• Andy Pettitte To Retire After 2010?

    Posted by on April 2nd, 2010 · Comments (7)

    Via Jack Curry with a h/t to the other CC

    Andy Pettitte can see the end of his gratifying career approaching and can feel the number of games he might have left reduced to a precious few dozen. Pettitte is fine with that scenario, content with trying to help the Yankees fashion another memorable season before probably retiring.

    “I can’t just keep on playing,” Pettitte said. “I need to get back home.”

    With no prompting, Pettitte veered from discussing how comfortable he has felt as a pitcher this spring to how uncomfortable he feels as an absentee father. When some players lament how much they miss their family because of the draining season, their words seem choreographed. When Pettitte says those same words, he seems sincere.

    Andy Pettitte has been a gift…in my eyes…for the Yankees and their fans. It’s been a pleasure to watch him work for the team. And, I will miss him, greatly, when he retires.

    Comments on Andy Pettitte To Retire After 2010?

    1. MJ Recanati
      April 2nd, 2010 | 4:54 pm

      He will be missed when he’s gone…but I do wish these guys would just stop talking about it and do it.

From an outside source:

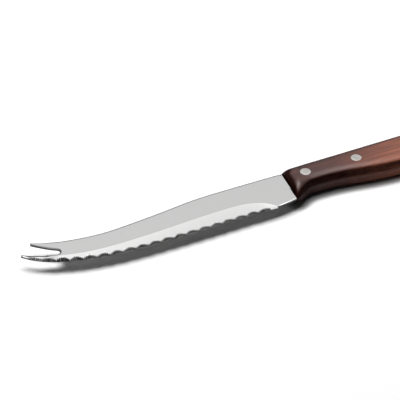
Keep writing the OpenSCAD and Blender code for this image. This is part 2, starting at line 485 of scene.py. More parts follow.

Either retire or keep on playing but the public “will I stay or will I go” gets so tedious after a while. Don’t take a page from Favre’s book, take it from from Moose’s instead and just keep us in the dark until it’s time.

    2. redbug
      April 2nd, 2010 | 5:59 pm

      Andy is one of my favorites. I’m with you Steve, I’ll miss him when he does decide to retire – and so will the Yankees.

    3. K-V-C
      April 2nd, 2010 | 6:27 pm

      Why do so many players cry about missing their families? Either play in your home state or MOVE them to where you play. (and don’t tell me you can’t afford two homes, if you can’t bear to leave your home town).

      It makes me ill to read stuff like this.

      What is the average time spent at the park on a game day? It cant be more than 6 or 7 hours. I’ve seen them arriving, and leaving after the games. Half their games are at home. So that should be plenty of “hometime” with the family.

    4. April 2nd, 2010 | 7:21 pm

      In defense of Pettitte, his family lives in Texas.

      He’s in Florida from February through March. That’s during the school year. He’s not going to uproot his kids for two months out of the school year.

      Next, Pettitte’s in New York, half the time, from April through October (assuming he’s in the post-season). So, from April to June, he’s also missing his kids – because their in school in Texas.

      So, basically, from Feb. thru June, he’s not seeing his family everyday, if at all. That’s five months in a row, almost half a year.

      And, that assumes that he can bring his family to NY in July – and he may not be able to do that if his kids play in summer leagues in Texas.

      Yes, half the games in baseball are home games. But, that doesn’t mean their home games for his family too.

    5. BOHAN
      April 2nd, 2010 | 8:17 pm

      K-V-C wrote:

      Why do so many players cry about missing their families? Either play in your home state or MOVE them to where you play. (and don’t tell me you can’t afford two homes, if you can’t bear to leave your home town). It makes me ill to read stuff like this. What is the average time spent at the park on a game day? It cant be more than 6 or 7 hours. I’ve seen them arriving, and leaving after the games. Half their games are at home. So that should be plenty of “hometime” with the family.

      most ball players get to the stgadium pretty early in the afternoon… they dont just show and play baseball. they workout get treatment have interviews extra bp extra feilding practice. someitmes these guest appearances have extra appearance whether on sports shows or other shows. and someotimes extra things they have to take cre of. 7 oclock games some might not get home til midnight and might be leaving at 12 noon. alot more that goes into being a major league baseball player then most think.

    6. BOHAN
      April 2nd, 2010 | 8:20 pm

      @ MJ Recanati:
      he doesnt do the same thing as favre completely. its not like hes waiting to the last minute and deciding he wants to play. he take a month basically to discuss it with his family and then decides. hes not holding the league or team captive.

    7. Joseph M
      April 2nd, 2010 | 10:33 pm

      I thought of Andy as the modern day Whitey Ford. I hated the fact that the Yanks let him go to Houston that time. He is a home grown product who could have broken the team record for most wins by a Yankee pitcher in a career. Right now I think Andy has 229 wins, Ford had 236, Whitey also had a great lifetime winning percentage as does Andy.